The Preamble. Presenting my lecture synopsis in this oddly unconventional form, I am not indulging some secret urge for non-conformity, at least not without a perfectly sensible rationale. The form I have chosen is the best way for me to convey not only the content, but also the flavor of this presentation. After all, this is not a solemn point-by-point condensation of a scholarly thesis, but, as I see it, an engaging introduction to a meaningful sharing experience. Let us have an important conversation, whose time is long past due!

Of Best-Laid Plans, And My Twopence. They say, rather uncharitably, that the road to hell is littered with good intentions. The last century has indeed made a mockery out of man’s search for a formula to bring in a lasting peace. Enlightened thinking, the miracles of science, the labor-emancipating technologies, nothing seems to have worked. On the contrary, human progress has apparently found its highest expression in an out-and-out global arms race, in which even the poorest nations see better, that is, deadlier, weapons as the ultimate status symbol, the topmost criterion of national prestige.
There was a hope for a while, maybe it is still lingering in some minds, that in this nuclear age, the threat of Mutual Assured Destruction, introducing the fear of certain death into the equation, the realization that wars have become unwinnable, should be powerful enough to contain, or even paralyze, the Martial spirit, thus bringing a permanent Peace-through-Fear to the greater nations of the earth, who, in turn, would restrain the lesser, non-nuclear nations from engaging in smaller wars.
There is a certain logic there, but alas, human affairs are not susceptible to logic. Looking around us today, we see glaring madness, reckless folly, cunning agitation and bare propaganda, but little common sense. Introducing wisdom into international relations is a daunting task, but, being a sine qua non prerequisite of global security, this task has to be performed. I will be dwelling on this point at some length in this lecture, later on.

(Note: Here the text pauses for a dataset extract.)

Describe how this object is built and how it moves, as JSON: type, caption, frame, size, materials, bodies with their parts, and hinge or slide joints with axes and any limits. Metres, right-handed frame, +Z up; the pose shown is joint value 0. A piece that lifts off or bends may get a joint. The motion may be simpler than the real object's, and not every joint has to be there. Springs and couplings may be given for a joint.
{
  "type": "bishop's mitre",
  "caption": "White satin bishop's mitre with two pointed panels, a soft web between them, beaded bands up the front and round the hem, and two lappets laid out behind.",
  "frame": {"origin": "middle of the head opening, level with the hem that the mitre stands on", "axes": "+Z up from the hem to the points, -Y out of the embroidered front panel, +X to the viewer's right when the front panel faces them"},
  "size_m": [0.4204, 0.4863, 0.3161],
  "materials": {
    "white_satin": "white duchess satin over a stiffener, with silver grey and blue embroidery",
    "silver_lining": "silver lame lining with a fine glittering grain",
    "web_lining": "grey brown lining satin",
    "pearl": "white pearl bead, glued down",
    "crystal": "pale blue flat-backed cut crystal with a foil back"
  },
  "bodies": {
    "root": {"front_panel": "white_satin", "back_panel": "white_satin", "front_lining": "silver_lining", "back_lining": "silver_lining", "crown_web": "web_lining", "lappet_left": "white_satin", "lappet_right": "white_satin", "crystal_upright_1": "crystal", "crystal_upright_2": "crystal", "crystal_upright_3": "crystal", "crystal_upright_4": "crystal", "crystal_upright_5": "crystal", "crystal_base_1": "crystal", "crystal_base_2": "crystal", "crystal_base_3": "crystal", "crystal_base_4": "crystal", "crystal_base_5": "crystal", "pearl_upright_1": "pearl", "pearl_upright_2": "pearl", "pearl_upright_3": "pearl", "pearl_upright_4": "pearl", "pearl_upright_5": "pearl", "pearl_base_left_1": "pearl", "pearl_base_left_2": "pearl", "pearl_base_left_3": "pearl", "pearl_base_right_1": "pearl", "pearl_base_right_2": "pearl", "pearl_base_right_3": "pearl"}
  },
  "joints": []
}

My treatment of Global Security is a pensive Commentary, rather than a systematic exposition, a call for action, rather than a plan of action. General theories have the tendency to be debunked. Perhaps, they pay too much attention to the regular cards, forgetting that every deck has at least a couple of jokers, and those are tricky fellows. The world may not be ready for treatment yet: we need to improve the process of triage. My present effort goes in that direction.

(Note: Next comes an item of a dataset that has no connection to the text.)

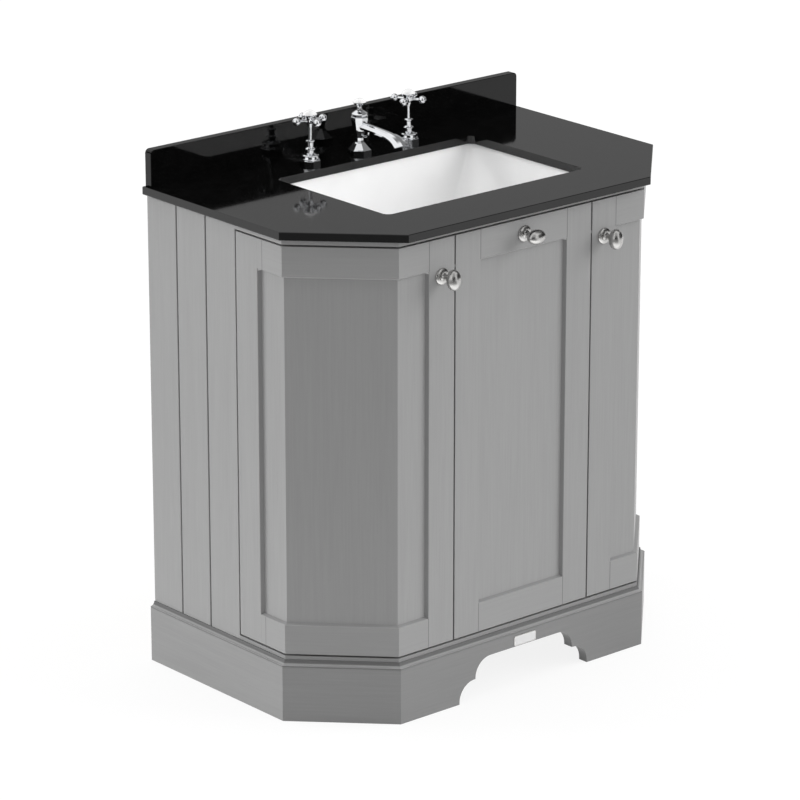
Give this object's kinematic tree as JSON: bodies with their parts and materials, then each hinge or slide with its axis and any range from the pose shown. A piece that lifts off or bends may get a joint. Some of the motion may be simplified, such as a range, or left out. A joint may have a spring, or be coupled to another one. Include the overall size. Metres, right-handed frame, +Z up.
{
  "type": "bathroom vanity unit",
  "caption": "Free-standing vanity unit with angled front corners, framed doors, stone top with upstand, undermount basin, spout with cross-handle taps and pop-up waste.",
  "frame": {"origin": "middle of the part's box, at the floor", "axes": "+Z up, +Y towards the wall behind the unit, -Y out through the doors, +X to the right as one faces the doors"},
  "size_m": [0.77, 0.4906, 0.873],
  "materials": {
    "painted_wood": "grey paint over fine upright grain, satin",
    "inner_wood": "clear matt lacquer",
    "black_stone": "polished granite",
    "basin_glaze": "white gloss glaze",
    "cap_glaze": "white gloss glaze",
    "polished_chrome": "mirror polish",
    "satin_nickel": "satin",
    "zinc_steel": "zinc plate",
    "brass_fittings": "machined",
    "copper_pipe": "bright drawn copper",
    "black_rubber": "matt"
  },
  "bodies": {
    "cabinet": {"worktop": "black_stone", "upstand": "black_stone", "basin": "basin_glaze", "basin_clips": "zinc_steel", "waste_body": "polished_chrome", "waste_washer": "black_rubber", "waste_nut": "polished_chrome", "lever_port_nut": "polished_chrome", "trap_nut": "polished_chrome", "trap_body": "polished_chrome", "trap_cup": "polished_chrome", "trap_outlet_pipe": "polished_chrome", "hot_valve_body": "polished_chrome", "cold_valve_body": "polished_chrome", "spout_body": "polished_chrome", "spout_tee": "brass_fittings", "tap_washers": "black_rubber", "tap_back_nuts": "brass_fittings", "link_pipes": "copper_pipe", "left_side_panel": "painted_wood", "right_side_panel": "painted_wood", "base_board": "painted_wood", "top_frame": "painted_wood", "left_partition": "inner_wood", "right_partition": "inner_wood", "upper_back_rail": "inner_wood", "lower_back_rail": "inner_wood", "shelves": "inner_wood", "shelf_pegs": "zinc_steel", "plinth_front": "painted_wood", "plinth_corners": "painted_wood", "plinth_sides": "painted_wood", "plinth_back_rail": "inner_wood", "corner_blocks": "inner_wood", "plinth_moulding": "painted_wood", "door_bumpers": "black_rubber", "corner_hinge_arms": "zinc_steel", "centre_hinge_arms": "zinc_steel", "hinge_plates": "zinc_steel"},
    "left_door": {"left_door_frame": "painted_wood", "left_door_panel": "painted_wood", "left_knob": "satin_nickel", "left_hinge_cups": "zinc_steel"},
    "centre_door": {"centre_door_frame": "painted_wood", "centre_door_panel": "painted_wood", "centre_knob": "satin_nickel", "centre_hinge_cups": "zinc_steel"},
    "right_door": {"right_door_frame": "painted_wood", "right_door_panel": "painted_wood", "right_knob": "satin_nickel", "right_hinge_cups": "zinc_steel"},
    "hot_handle": {"hot_handle": "polished_chrome", "hot_cap": "cap_glaze"},
    "cold_handle": {"cold_handle": "polished_chrome", "cold_cap": "cap_glaze"},
    "lift_rod": {"lift_rod": "polished_chrome", "lift_cap": "cap_glaze", "lift_strap": "zinc_steel"},
    "pivot_lever": {"pivot_lever": "polished_chrome"},
    "waste_plug": {"waste_plug": "polished_chrome"}
  },
  "joints": [
    {"name": "left_door_hinge", "type": "hinge", "parent": "cabinet", "child": "left_door", "pos_m": [-0.368, 0.01425, 0.434], "axis": [0, 0, -1], "range_deg": [0, 95]},
    {"name": "centre_door_hinge", "type": "hinge", "parent": "cabinet", "child": "centre_door", "pos_m": [0.127, -0.19875, 0.434], "axis": [0, 0, 1], "range_deg": [0, 95]},
    {"name": "right_door_hinge", "type": "hinge", "parent": "cabinet", "child": "right_door", "pos_m": [0.368, 0.01425, 0.434], "axis": [0, 0, 1], "range_deg": [0, 95]},
    {"name": "hot_handle_turn", "type": "hinge", "parent": "cabinet", "child": "hot_handle", "pos_m": [-0.102, 0.18225, 0.857], "axis": [0, 0, 1], "range_deg": [0, 90]},
    {"name": "cold_handle_turn", "type": "hinge", "parent": "cabinet", "child": "cold_handle", "pos_m": [0.102, 0.18225, 0.857], "axis": [0, 0, -1], "range_deg": [0, 90]},
    {"name": "lift_rod_slide", "type": "slide", "parent": "cabinet", "child": "lift_rod", "axis": [0, 0, 1], "range_m": [0, 0.035]},
    {"name": "pivot_lever_tilt", "type": "hinge", "parent": "cabinet", "child": "pivot_lever", "pos_m": [0, 0.03575, 0.582], "axis": [1, 0, 0], "range_deg": [0, 13.4]},
    {"name": "waste_plug_slide", "type": "slide", "parent": "cabinet", "child": "waste_plug", "axis": [0, 0, 1], "range_m": [-0.00585, 0]}
  ],
  "couplings": [
    {"joint": "pivot_lever_tilt", "follows": "lift_rod_slide", "rad_per_m": 6.68},
    {"joint": "waste_plug_slide", "follows": "lift_rod_slide", "ratio": -0.167}
  ]
}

(…A lot of wishful thinking in the paragraphs above, and probably worth less than the twopence declared in their title. But there is an interesting sober point made there, concerning the possibility that after all, the mischievous nuclear genie let out of the bottle through the failure to enforce non-proliferation, can actually help the world by making impossible not only wars between the nuclear powers, but also any acts of aggression perpetrated by the stronger nations against the weaker ones. Peace through fear sounds sort of tacky, but if that works, and peace does indeed come through that back alley door, we might think about an eventual moral revaluation of the unpleasant Machiavellian phrase “the end justifies the means.”)
…To be continued in my next posting tomorrow…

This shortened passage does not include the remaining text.